GCC investors pile in to North African energy

UAE and GCC investors are gearing up to funnel buckets of cash into various African energy projects.

There are different types of financiers coming into the continent, spanning sovereign wealth funds to high-risk, high-return developers, according to Cornelius Matthes, the managing director of the Mena region for the Italian firm Building Energy.

Mr Matthes said North Africa was the obvious choice for many investors based on common culture and language. And players such as Abu Dhabi-based Masdar are looking to expand in their existing North African branches.

A Masdar executive declined to give figures, but said that the company was looking to expand but would “maintain and increase the value” of its assets.

“For commercial projects, we are interested to expand further in Egypt, Morocco and Mauritania,” Maged Farouk, Masdar’s senior manager for special projects, said at the Africa Energy Forum (AEF) in Dubai. He said this would be in addition to the projects the company already had in play in those countries.
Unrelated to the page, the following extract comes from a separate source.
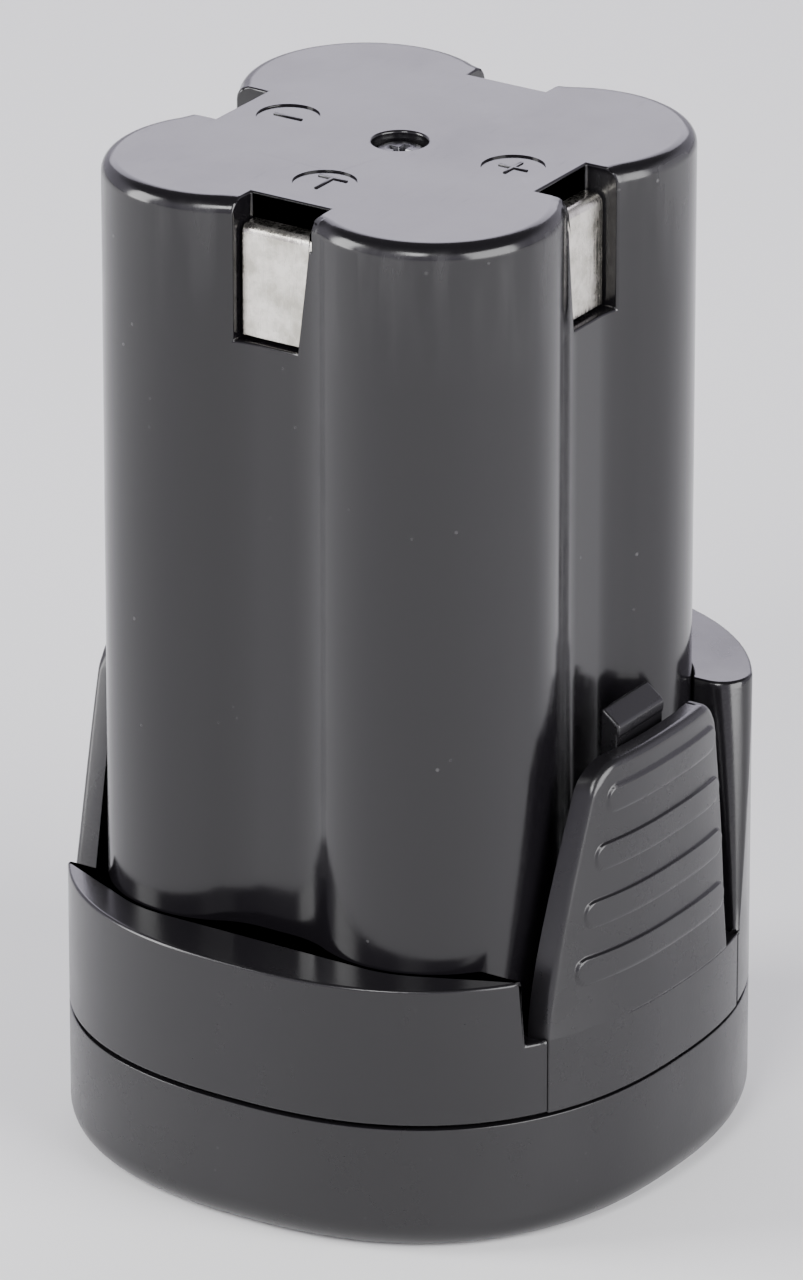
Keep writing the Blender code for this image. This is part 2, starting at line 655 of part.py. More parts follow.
def hook_body():
    """The catch: a neck behind the tongue's upper edge with a ramped nose that faces outwards."""
    inner = BASE_HALF_X - LATCH_THICKNESS
    top = LATCH_TOP
    profile = [
        (inner + SINK, top - HOOK_ROOT_DROP),
        (inner + SINK, top - HOOK_NECK),
        (inner - HOOK_DEPTH + 2 * HOOK_NECK, top - HOOK_NECK),
        (inner - HOOK_DEPTH + 2 * HOOK_NECK, top + HOOK_NOSE_RISE - HOOK_NOSE_HEIGHT),
        (inner - HOOK_NOSE_BACK, top + HOOK_NOSE_RISE - HOOK_NOSE_HEIGHT),
        (inner - HOOK_NOSE_BACK, top + HOOK_NOSE_RISE),
        (inner - HOOK_DEPTH + SINK, top + HOOK_TOP_RISE),
        (inner - HOOK_DEPTH, top + HOOK_TOP_RISE - SINK),
        (inner - HOOK_DEPTH, top - HOOK_ROOT_DROP + HOOK_DEPTH),
    ]
    hook = turned_to_y(prism("hook", [profile], -HOOK_WIDTH / 2, HOOK_WIDTH / 2))
    hook.location = (0.0, HOOK_MIDDLE_Y, 0.0)
    return hook


def make_latches():
    material = surface("latch_black_abs", (0.016, 0.016, 0.018), 0.34)
    wide = BASE_HALF_X + BEYOND
    shell = prism("latch_outside", [base_outline(0.0)], 0.0, LATCH_TOP + BEYOND)
    core = prism("latch_inside", [base_outline(LATCH_THICKNESS)], -BEYOND, LATCH_TOP + 2 * BEYOND)

    tongue = turned_to_x(prism("latch_right", [tongue_profile()], HALF_PITCH_X, wide, material))
    cut(keep_common(tongue, shell), core)
    join(tongue, hook_body(), *[grip_rib(i) for i in range(RIB_COUNT)])
    mesh = baked(tongue)
    tongue.modifiers.clear()
    for vertex in mesh.vertices:
        vertex.co.x -= LATCH_LEAN * (vertex.co.z - WELL_FLOOR)
    hinge = Vector((LATCH_HINGE_X, 0.0, WELL_FLOOR + LATCH_ROOT_GAP / 2))
    mesh.transform(Matrix.Translation(-hinge))
    tongue.data = mesh
    tongue.location = hinge

    foot = turned_to_x(prism("latch_foot_right", [foot_profile(0.0)], HALF_PITCH_X, wide, material))
    cut(keep_common(foot, shell), core)
    foot_mesh = baked(foot)
    foot.modifiers.clear()
    foot.data = foot_mesh

    for name, source in (("latch_left", tongue), ("latch_foot_left", foot)):
        other = source.data.copy()
        other.transform(Matrix.Scale(-1, 4, (1, 0, 0)))
        other.flip_normals()
        twin = place(bpy.data.objects.new(name, other), material)
        twin.location = (-source.location.x, source.location.y, source.location.z)
    for source in (tongue, foot):
        source.data.materials.clear()
        source.data.materials.append(material)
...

In Mauritania, Masdar developed a 15 megawatt solar photovoltaic plant that came online two years ago. Mr Farouk said Masdar had another project in development in the country, funded by the Mauritanian government, but declined to give details. In January, Masdar announced seven solar projects in the country with a total capacity of 12MW. They are expected to be completed next year.

Masdar has also bid for multiple large-scale renewable energy projects throughout Morocco, although unsuccessfully. However, the company announced in April that it would provide 18,000 home solar systems to more than 900 villages in the country.

“[Masdar] is also interested in special projects,” Mr Farouk said, adding that the company did not have a regional preference. “We go wherever we are needed.”

Saudi Arabia’s Acwa Power said its focus was to create “clusters”, or pockets of power projects. The company’s chief executive, Paddy Padmanathan, said that Acwa had entered into Morocco and would look to go into neighbouring territories. “We would consider Morocco as a hub and then possibly go into Tunisia,” he said.

Although Acwa has several projects on the books for Egypt, it considers the country to be a part of its GCC cluster.

“But still North Africa is by far not the main focus. Many of the players are looking well beyond,” Mr Matthes said.

An emerging player, Abu Dhabi-based TCQ Power, is taking a different strategy than the large-scale projects seen from Masdar and Acwa. “Smaller projects means less competition,” said its chief executive Karim Nasser.

The company, only three years old, has a 128MW independent production facility in Freetown, Sierra Leone, and said further collaborations for similarly-scaled projects in the region were under discussion.

Interest from the UAE and GCC into the African energy sector is what prompted the organisers of the AEF to host the event in Dubai for the first time in 17 years.

Simon Goslin, the managing director of the AEF organiser Energy Net, said the UAE was a model for Africa given its major expansion over the past two decades. “It is an inspiration for what these African leaders should be thinking about and what can be achieved,” he said, adding that 15 per cent of the 1,600 delegates were investors coming from the GCC region.